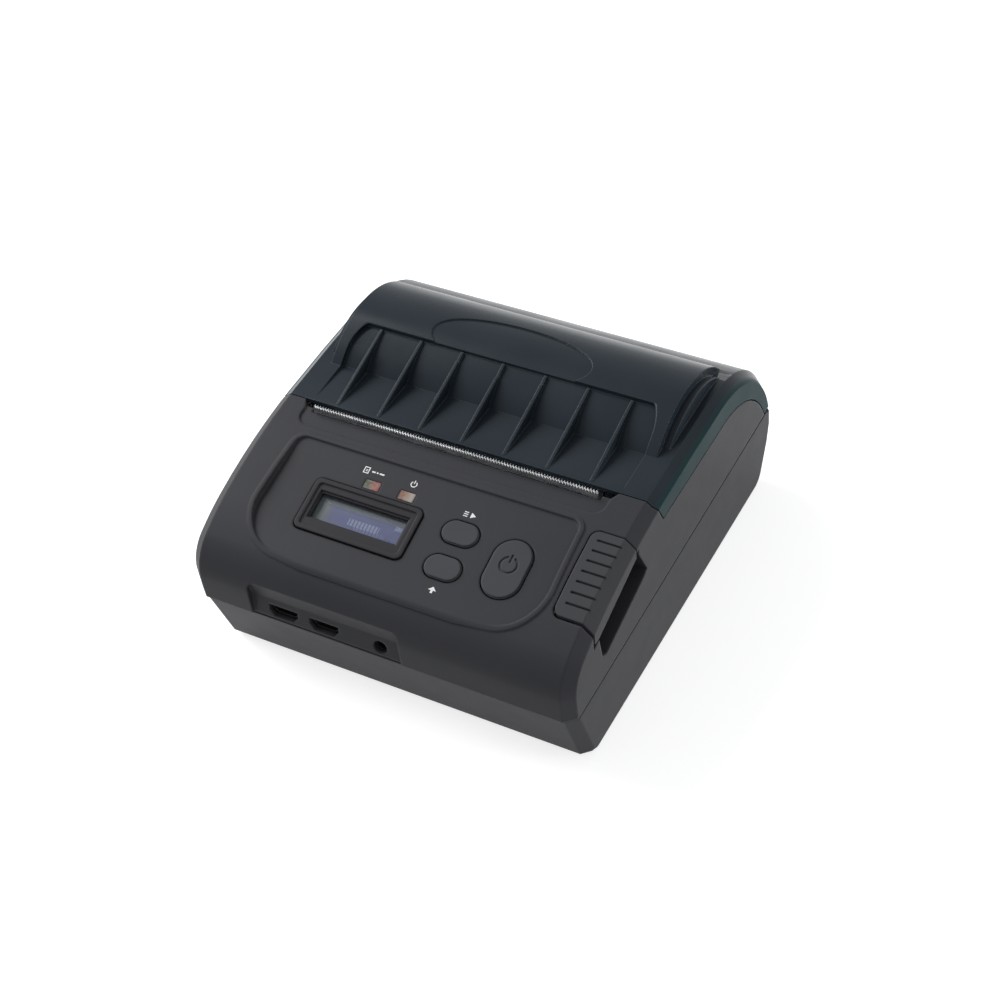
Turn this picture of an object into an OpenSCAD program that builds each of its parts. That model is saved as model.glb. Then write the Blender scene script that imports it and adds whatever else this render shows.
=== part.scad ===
// Portable receipt printer for 80 mm paper: two-part casing, hinged roll cover,
// control panel on the sloping front, print mechanism between panel and roll bay.
// Millimetres, +Z up, +X to the right seen from the front, front faces -Y.
// Origin: middle of the footprint, on the plane the feet stand on.

/* [Casing] */
// Overall width of the casing
case_w = 110; // [108:1:118]
// Width of the bevel strip along each side edge, seen from above
bevel_w = 3; // [2.4:0.2:3.6]
// Drop of the bevel strip, square to the outline
bevel_drop = 2.7; // [2:0.1:3.2]
// Wall of the two casing shells
wall = 2.2; // [1.8:0.1:2.4]
// Height of the seam at the front
seam_front_z = 22.4; // [22:0.2:23.4]
// Rise of the seam towards the back
seam_rise = 2.4; // [1.6:0.2:2.6]
// Height of the widest point of the front nose
nose_z = 30; // [29.4:0.2:30.6]
// Radius of the front nose
nose_r = 12.5; // [12:0.25:13]
// Straight length of the roof before the back curve
roof_len = 36.8; // [35:0.4:38.4]
// Radius of the back curve
back_r = 37.5; // [37:0.25:38]
// How far the bottom edge is set back from the nose
chin = 7.2; // [6:0.2:8]
// Fit gap between pieces that move past each other
gap = 0.35; // [0.3:0.05:0.4]
// Gap around pieces that are pressed or clipped into a seat
seat_gap = 0.1; // [0.05:0.05:0.15]

/* [Underside] */
// Diameter of a rubber foot
foot_d = 9; // [7:0.5:10]
// How far a foot stands out of the floor
foot_out = 0.8; // [0.6:0.1:1.2]
// Thickness of the floor
floor_t = 2.8; // [2.6:0.1:3.2]
// Battery pack width, front to back
batt_w = 36; // [30:1:37]
// Battery pack height
batt_h = 16.2; // [14:0.2:16.4]
// Sliding travel of the battery cover
batt_travel = 6; // [5:0.5:7]

/* [Roll cover] */
// Wall of the see-through cover
lid_t = 2; // [1.8:0.1:2.2]
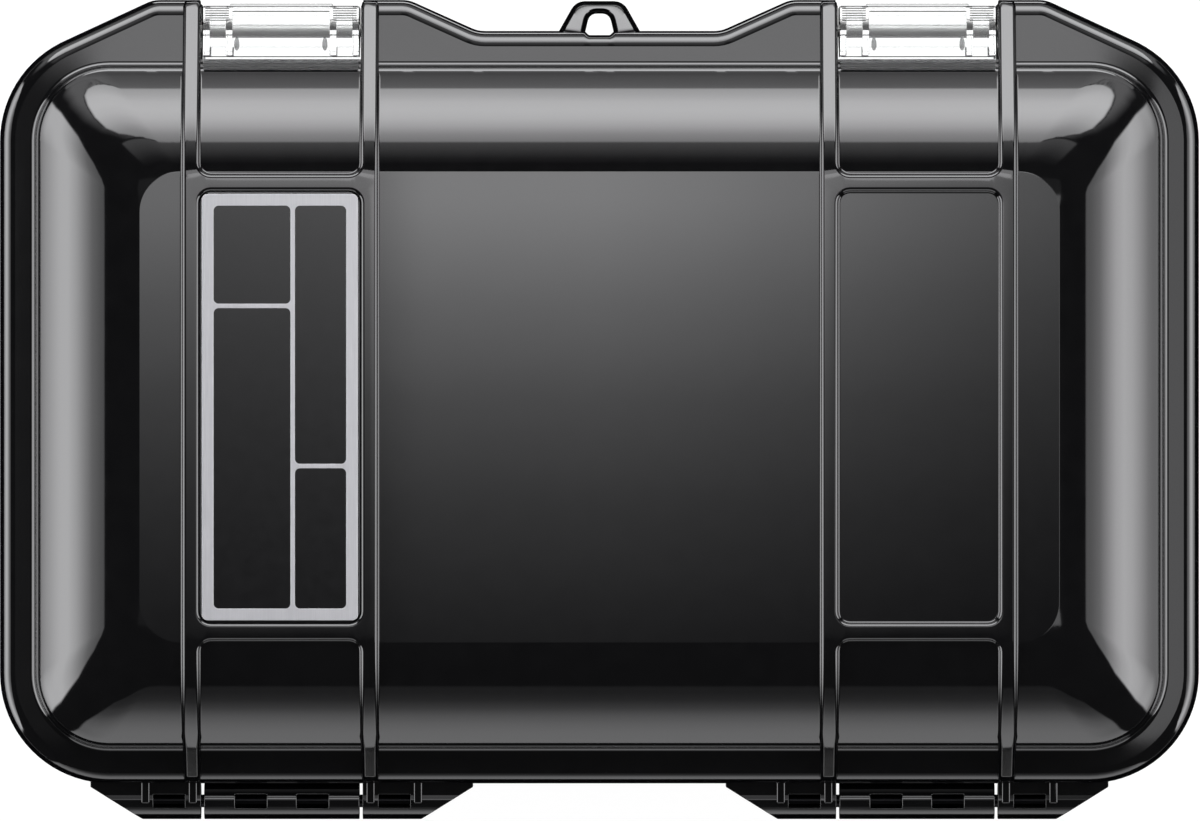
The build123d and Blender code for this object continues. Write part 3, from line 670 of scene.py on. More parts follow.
@dataclass
class Outline:
    """The case seen from above: the stations that every ring of both shells passes through."""

    sizes: CaseSizes = SIZES
    arc_steps: int = 20
    fixed_reach: float = 64.9
    bay_skin: float = 0.12
    notch_places: tuple[float, ...] = (1.3, 1.55, 1.75, 1.95, 2.2, 2.45)
    notch_run: float = 0.9
    plain_places: tuple[float, ...] = (0.0, 4.0, 8.0, 12.0, 15.5, 24.0, 41.0, 58.5, 66.5)
    foot_places: tuple[float, ...] = (-1.1, -0.6, 0.0, 0.5, 1.0)
    round_places: tuple[float, ...] = (0.0, 0.6, 1.2, 1.8, 2.4)
    bay_edge: float = 0.15
    back_pitch: float = 7.4
    side_pitch: float = 4.6
    stations: list[Station] = field(default_factory=list)

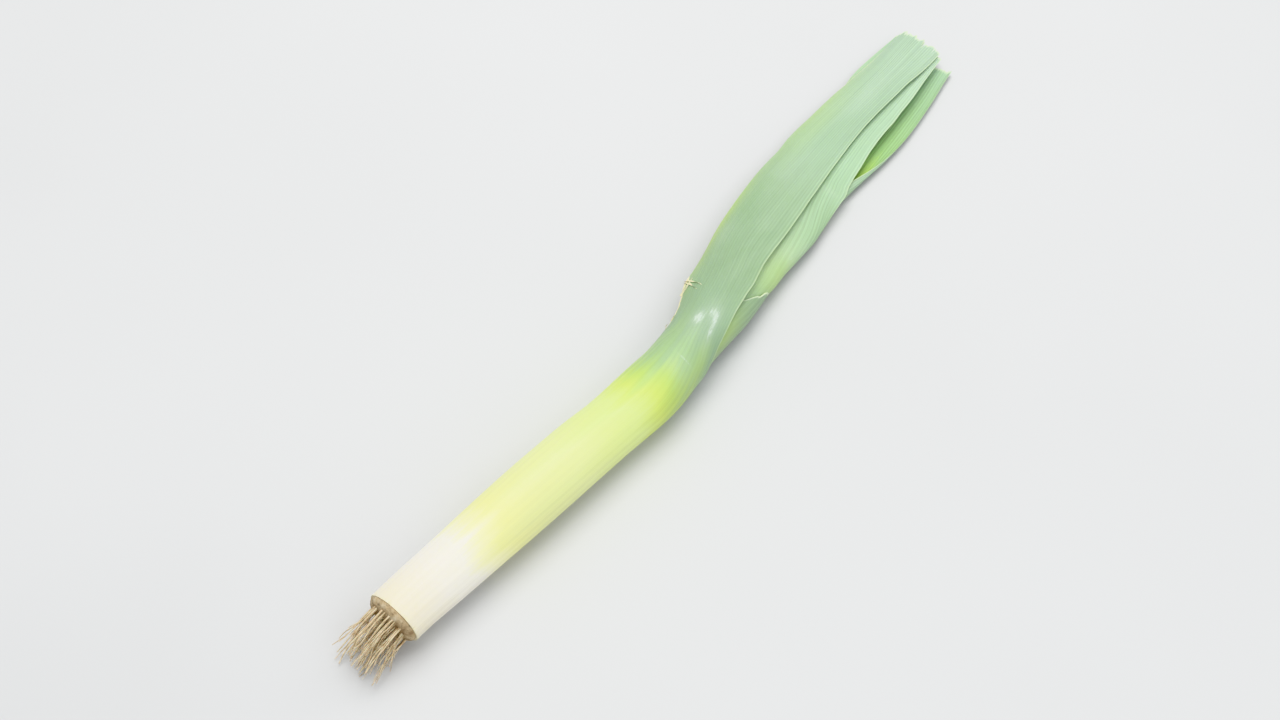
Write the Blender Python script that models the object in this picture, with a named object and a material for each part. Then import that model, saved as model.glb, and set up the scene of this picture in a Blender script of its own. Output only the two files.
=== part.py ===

» What needs to be done
Reproduce all of the records exactly.

» Solution to this exercise
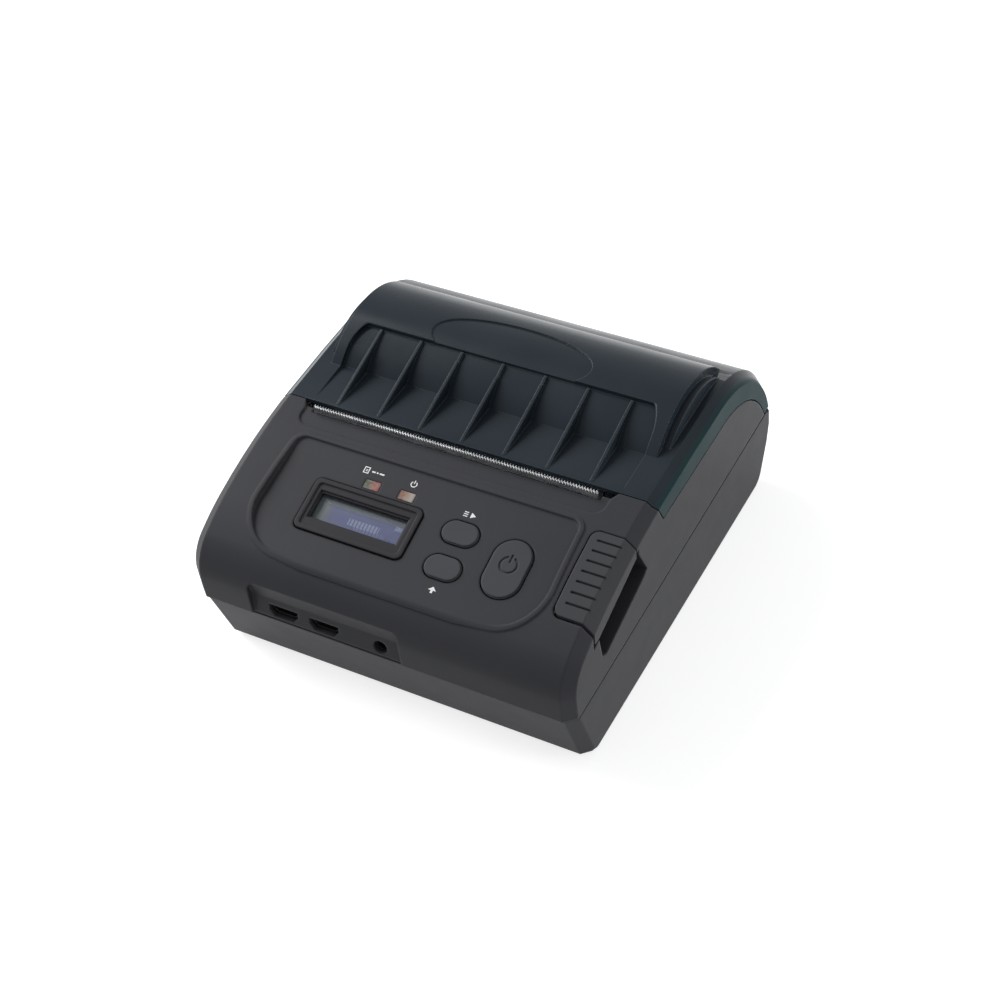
Turn this picture of an object into an OpenSCAD program that builds each of its parts. That model is saved as model.glb. Then write the Blender scene script that imports it and adds whatever else this render shows.
=== part.scad ===
// Portable receipt printer for 80 mm paper: two-part casing, hinged roll cover,
// control panel on the sloping front, print mechanism between panel and roll bay.
// Millimetres, +Z up, +X to the right seen from the front, front faces -Y.
// Origin: middle of the footprint, on the plane the feet stand on.

/* [Casing] */
// Overall width of the casing
case_w = 110; // [108:1:118]
// Width of the bevel strip along each side edge, seen from above
bevel_w = 3; // [2.4:0.2:3.6]
// Drop of the bevel strip, square to the outline
bevel_drop = 2.7; // [2:0.1:3.2]
// Wall of the two casing shells
wall = 2.2; // [1.8:0.1:2.4]
// Height of the seam at the front
seam_front_z = 22.4; // [22:0.2:23.4]
// Rise of the seam towards the back
seam_rise = 2.4; // [1.6:0.2:2.6]
// Height of the widest point of the front nose
nose_z = 30; // [29.4:0.2:30.6]
// Radius of the front nose
nose_r = 12.5; // [12:0.25:13]
// Straight length of the roof before the back curve
roof_len = 36.8; // [35:0.4:38.4]
// Radius of the back curve
back_r = 37.5; // [37:0.25:38]
// How far the bottom edge is set back from the nose
chin = 7.2; // [6:0.2:8]
// Fit gap between pieces that move past each other
gap = 0.35; // [0.3:0.05:0.4]
// Gap around pieces that are pressed or clipped into a seat
seat_gap = 0.1; // [0.05:0.05:0.15]

/* [Underside] */
// Diameter of a rubber foot
foot_d = 9; // [7:0.5:10]
// How far a foot stands out of the floor
foot_out = 0.8; // [0.6:0.1:1.2]
// Thickness of the floor
floor_t = 2.8; // [2.6:0.1:3.2]
// Battery pack width, front to back
batt_w = 36; // [30:1:37]
// Battery pack height
batt_h = 16.2; // [14:0.2:16.4]
// Sliding travel of the battery cover
batt_travel = 6; // [5:0.5:7]

/* [Roll cover] */
// Wall of the see-through cover
lid_t = 2; // [1.8:0.1:2.2]
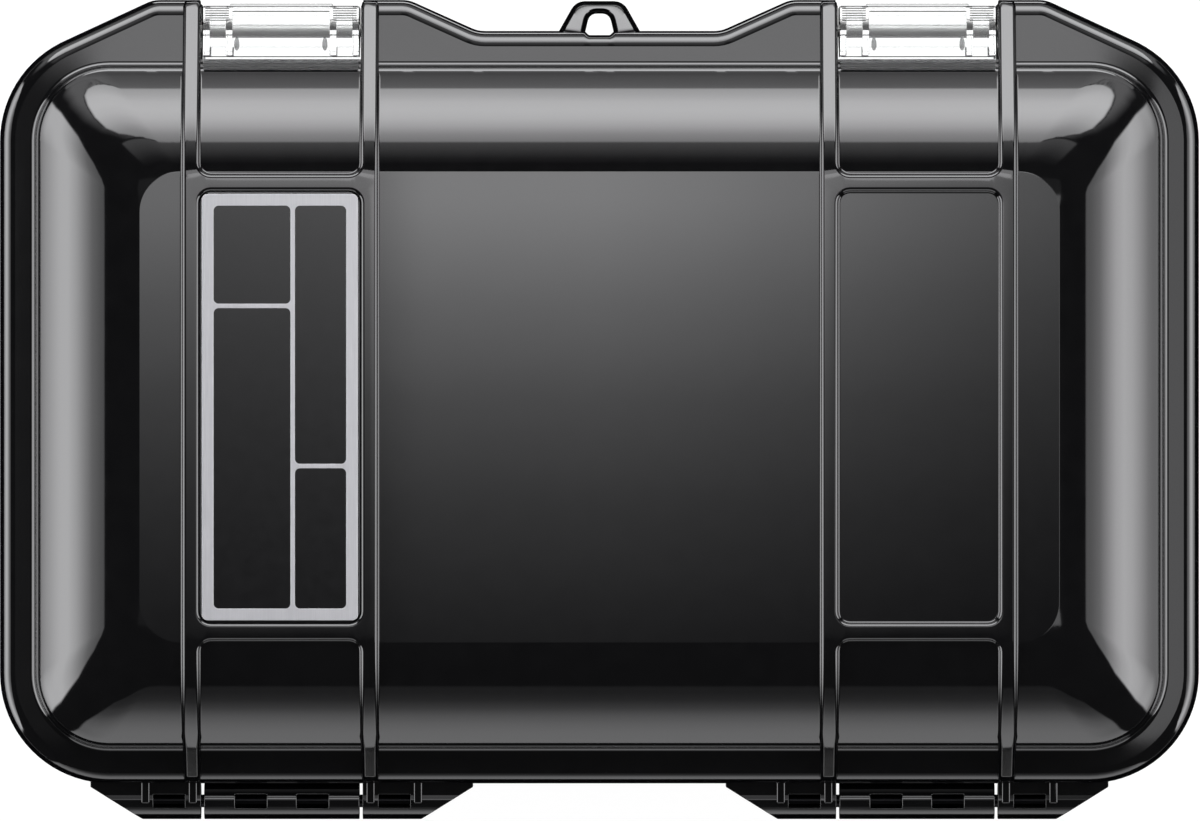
The build123d and Blender code for this object continues. Write part 3, from line 670 of scene.py on. More parts follow.
@dataclass
class Outline:
    """The case seen from above: the stations that every ring of both shells passes through."""

    sizes: CaseSizes = SIZES
    arc_steps: int = 20
    fixed_reach: float = 64.9
    bay_skin: float = 0.12
    notch_places: tuple[float, ...] = (1.3, 1.55, 1.75, 1.95, 2.2, 2.45)
    notch_run: float = 0.9
    plain_places: tuple[float, ...] = (0.0, 4.0, 8.0, 12.0, 15.5, 24.0, 41.0, 58.5, 66.5)
    foot_places: tuple[float, ...] = (-1.1, -0.6, 0.0, 0.5, 1.0)
    round_places: tuple[float, ...] = (0.0, 0.6, 1.2, 1.8, 2.4)
    bay_edge: float = 0.15
    back_pitch: float = 7.4
    side_pitch: float = 4.6
    stations: list[Station] = field(default_factory=list)

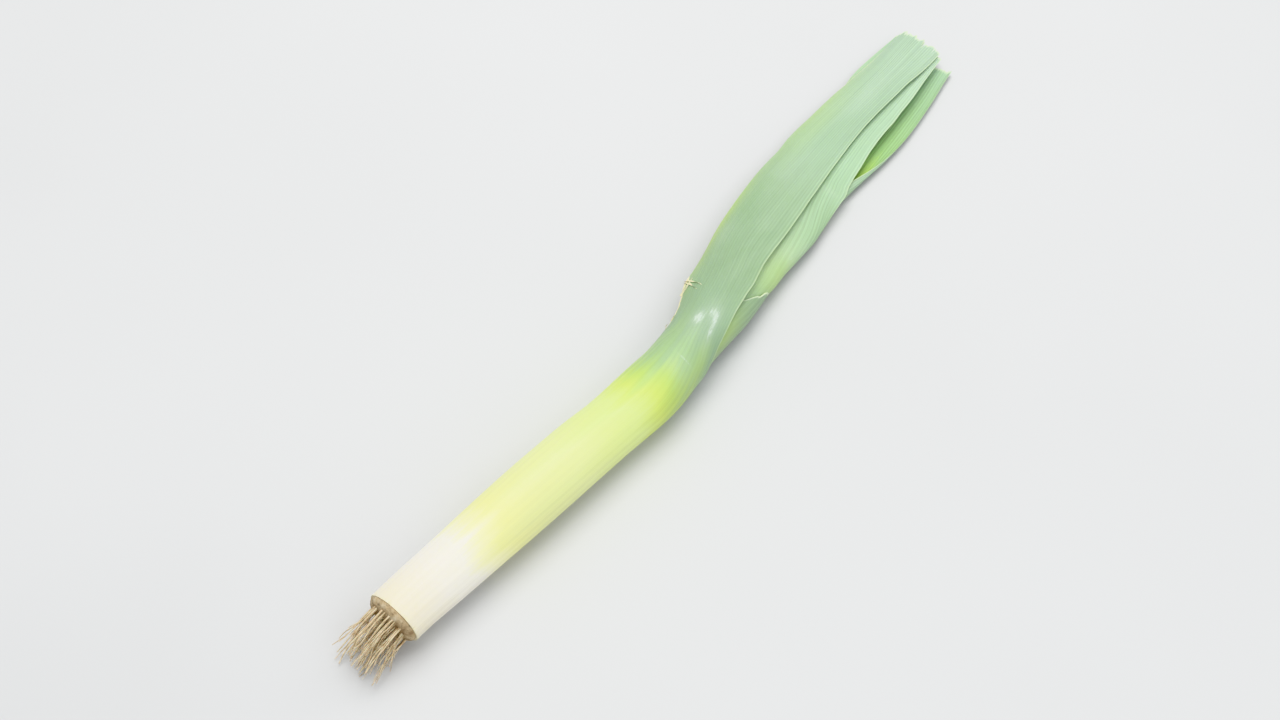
Write the Blender Python script that models the object in this picture, with a named object and a material for each part. Then import that model, saved as model.glb, and set up the scene of this picture in a Blender script of its own. Output only the two files.
=== part.py ===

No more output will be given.